TASK BRIEF: Give the data below again, word for word.
-.-.-
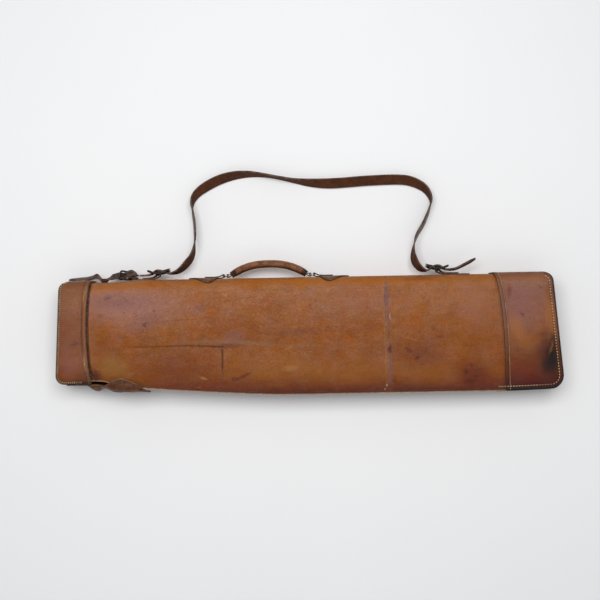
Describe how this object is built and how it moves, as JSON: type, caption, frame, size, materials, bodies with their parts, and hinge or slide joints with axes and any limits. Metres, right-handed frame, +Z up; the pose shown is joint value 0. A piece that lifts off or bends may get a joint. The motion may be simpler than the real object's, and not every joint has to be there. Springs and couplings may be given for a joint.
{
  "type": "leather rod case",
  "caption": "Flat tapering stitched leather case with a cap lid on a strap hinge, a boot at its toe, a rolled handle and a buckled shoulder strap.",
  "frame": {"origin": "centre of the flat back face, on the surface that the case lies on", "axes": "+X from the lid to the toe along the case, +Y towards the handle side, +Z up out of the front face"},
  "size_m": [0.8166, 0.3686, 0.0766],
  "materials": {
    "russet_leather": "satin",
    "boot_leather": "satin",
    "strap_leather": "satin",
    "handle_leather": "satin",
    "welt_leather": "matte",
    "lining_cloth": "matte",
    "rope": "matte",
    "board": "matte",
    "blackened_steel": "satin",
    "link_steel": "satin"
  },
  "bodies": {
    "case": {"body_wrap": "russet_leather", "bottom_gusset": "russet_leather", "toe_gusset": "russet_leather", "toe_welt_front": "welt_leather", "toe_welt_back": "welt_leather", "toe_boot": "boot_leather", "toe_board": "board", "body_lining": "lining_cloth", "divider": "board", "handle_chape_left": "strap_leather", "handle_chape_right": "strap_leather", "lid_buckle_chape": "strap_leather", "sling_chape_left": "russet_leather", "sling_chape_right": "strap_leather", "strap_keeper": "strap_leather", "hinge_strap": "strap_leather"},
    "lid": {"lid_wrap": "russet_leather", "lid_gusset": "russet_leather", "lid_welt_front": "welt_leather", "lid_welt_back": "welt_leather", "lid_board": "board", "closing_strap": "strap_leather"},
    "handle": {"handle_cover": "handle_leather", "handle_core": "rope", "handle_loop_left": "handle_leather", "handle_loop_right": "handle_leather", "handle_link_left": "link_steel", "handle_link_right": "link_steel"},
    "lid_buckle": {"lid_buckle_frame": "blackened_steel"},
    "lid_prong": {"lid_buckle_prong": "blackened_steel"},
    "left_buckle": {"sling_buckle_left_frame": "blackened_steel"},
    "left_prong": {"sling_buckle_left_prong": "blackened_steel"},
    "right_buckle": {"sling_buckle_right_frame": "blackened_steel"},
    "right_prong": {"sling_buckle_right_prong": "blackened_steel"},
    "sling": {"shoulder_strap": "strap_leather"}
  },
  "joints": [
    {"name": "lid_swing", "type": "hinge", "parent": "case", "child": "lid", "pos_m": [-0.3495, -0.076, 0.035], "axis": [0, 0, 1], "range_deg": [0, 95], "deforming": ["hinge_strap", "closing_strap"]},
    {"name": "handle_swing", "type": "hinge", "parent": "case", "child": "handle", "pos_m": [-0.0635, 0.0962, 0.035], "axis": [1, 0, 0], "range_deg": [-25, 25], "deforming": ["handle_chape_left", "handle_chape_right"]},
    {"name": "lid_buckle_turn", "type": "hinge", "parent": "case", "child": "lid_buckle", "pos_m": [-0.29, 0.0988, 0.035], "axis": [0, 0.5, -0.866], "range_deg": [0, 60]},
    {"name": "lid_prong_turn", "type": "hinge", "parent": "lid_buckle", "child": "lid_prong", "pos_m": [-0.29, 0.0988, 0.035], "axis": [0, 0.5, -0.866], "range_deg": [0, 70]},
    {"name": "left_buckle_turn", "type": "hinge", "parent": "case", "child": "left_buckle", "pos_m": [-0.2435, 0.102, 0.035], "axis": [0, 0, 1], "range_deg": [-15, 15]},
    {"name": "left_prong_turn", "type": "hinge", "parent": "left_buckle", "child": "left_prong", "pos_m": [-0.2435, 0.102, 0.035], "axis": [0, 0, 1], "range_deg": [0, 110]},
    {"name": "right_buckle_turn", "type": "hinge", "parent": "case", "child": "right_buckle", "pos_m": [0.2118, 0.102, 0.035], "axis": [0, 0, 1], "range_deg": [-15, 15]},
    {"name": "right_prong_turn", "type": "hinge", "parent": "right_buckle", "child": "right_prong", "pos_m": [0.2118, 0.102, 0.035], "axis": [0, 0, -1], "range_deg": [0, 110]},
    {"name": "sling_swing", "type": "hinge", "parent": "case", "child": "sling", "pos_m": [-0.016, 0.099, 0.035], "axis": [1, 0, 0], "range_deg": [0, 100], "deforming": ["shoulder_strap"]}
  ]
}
-.-.-
RESPONSE FOR THIS EXERCISE:
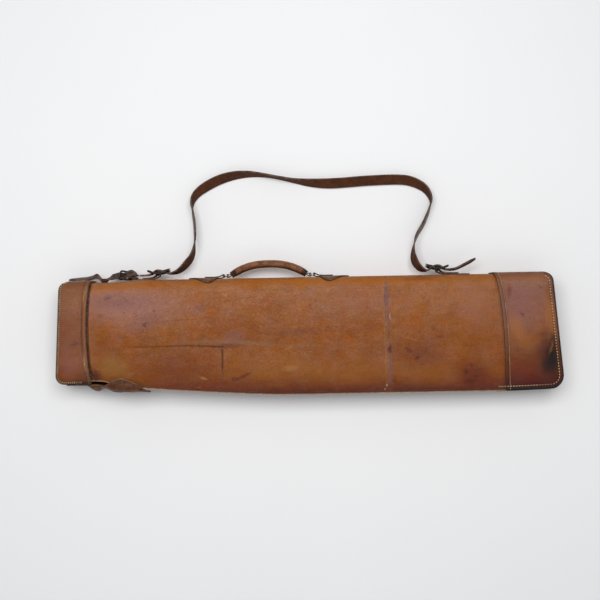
Describe how this object is built and how it moves, as JSON: type, caption, frame, size, materials, bodies with their parts, and hinge or slide joints with axes and any limits. Metres, right-handed frame, +Z up; the pose shown is joint value 0. A piece that lifts off or bends may get a joint. The motion may be simpler than the real object's, and not every joint has to be there. Springs and couplings may be given for a joint.
{
  "type": "leather rod case",
  "caption": "Flat tapering stitched leather case with a cap lid on a strap hinge, a boot at its toe, a rolled handle and a buckled shoulder strap.",
  "frame": {"origin": "centre of the flat back face, on the surface that the case lies on", "axes": "+X from the lid to the toe along the case, +Y towards the handle side, +Z up out of the front face"},
  "size_m": [0.8166, 0.3686, 0.0766],
  "materials": {
    "russet_leather": "satin",
    "boot_leather": "satin",
    "strap_leather": "satin",
    "handle_leather": "satin",
    "welt_leather": "matte",
    "lining_cloth": "matte",
    "rope": "matte",
    "board": "matte",
    "blackened_steel": "satin",
    "link_steel": "satin"
  },
  "bodies": {
    "case": {"body_wrap": "russet_leather", "bottom_gusset": "russet_leather", "toe_gusset": "russet_leather", "toe_welt_front": "welt_leather", "toe_welt_back": "welt_leather", "toe_boot": "boot_leather", "toe_board": "board", "body_lining": "lining_cloth", "divider": "board", "handle_chape_left": "strap_leather", "handle_chape_right": "strap_leather", "lid_buckle_chape": "strap_leather", "sling_chape_left": "russet_leather", "sling_chape_right": "strap_leather", "strap_keeper": "strap_leather", "hinge_strap": "strap_leather"},
    "lid": {"lid_wrap": "russet_leather", "lid_gusset": "russet_leather", "lid_welt_front": "welt_leather", "lid_welt_back": "welt_leather", "lid_board": "board", "closing_strap": "strap_leather"},
    "handle": {"handle_cover": "handle_leather", "handle_core": "rope", "handle_loop_left": "handle_leather", "handle_loop_right": "handle_leather", "handle_link_left": "link_steel", "handle_link_right": "link_steel"},
    "lid_buckle": {"lid_buckle_frame": "blackened_steel"},
    "lid_prong": {"lid_buckle_prong": "blackened_steel"},
    "left_buckle": {"sling_buckle_left_frame": "blackened_steel"},
    "left_prong": {"sling_buckle_left_prong": "blackened_steel"},
    "right_buckle": {"sling_buckle_right_frame": "blackened_steel"},
    "right_prong": {"sling_buckle_right_prong": "blackened_steel"},
    "sling": {"shoulder_strap": "strap_leather"}
  },
  "joints": [
    {"name": "lid_swing", "type": "hinge", "parent": "case", "child": "lid", "pos_m": [-0.3495, -0.076, 0.035], "axis": [0, 0, 1], "range_deg": [0, 95], "deforming": ["hinge_strap", "closing_strap"]},
    {"name": "handle_swing", "type": "hinge", "parent": "case", "child": "handle", "pos_m": [-0.0635, 0.0962, 0.035], "axis": [1, 0, 0], "range_deg": [-25, 25], "deforming": ["handle_chape_left", "handle_chape_right"]},
    {"name": "lid_buckle_turn", "type": "hinge", "parent": "case", "child": "lid_buckle", "pos_m": [-0.29, 0.0988, 0.035], "axis": [0, 0.5, -0.866], "range_deg": [0, 60]},
    {"name": "lid_prong_turn", "type": "hinge", "parent": "lid_buckle", "child": "lid_prong", "pos_m": [-0.29, 0.0988, 0.035], "axis": [0, 0.5, -0.866], "range_deg": [0, 70]},
    {"name": "left_buckle_turn", "type": "hinge", "parent": "case", "child": "left_buckle", "pos_m": [-0.2435, 0.102, 0.035], "axis": [0, 0, 1], "range_deg": [-15, 15]},
    {"name": "left_prong_turn", "type": "hinge", "parent": "left_buckle", "child": "left_prong", "pos_m": [-0.2435, 0.102, 0.035], "axis": [0, 0, 1], "range_deg": [0, 110]},
    {"name": "right_buckle_turn", "type": "hinge", "parent": "case", "child": "right_buckle", "pos_m": [0.2118, 0.102, 0.035], "axis": [0, 0, 1], "range_deg": [-15, 15]},
    {"name": "right_prong_turn", "type": "hinge", "parent": "right_buckle", "child": "right_prong", "pos_m": [0.2118, 0.102, 0.035], "axis": [0, 0, -1], "range_deg": [0, 110]},
    {"name": "sling_swing", "type": "hinge", "parent": "case", "child": "sling", "pos_m": [-0.016, 0.099, 0.035], "axis": [1, 0, 0], "range_deg": [0, 100], "deforming": ["shoulder_strap"]}
  ]
}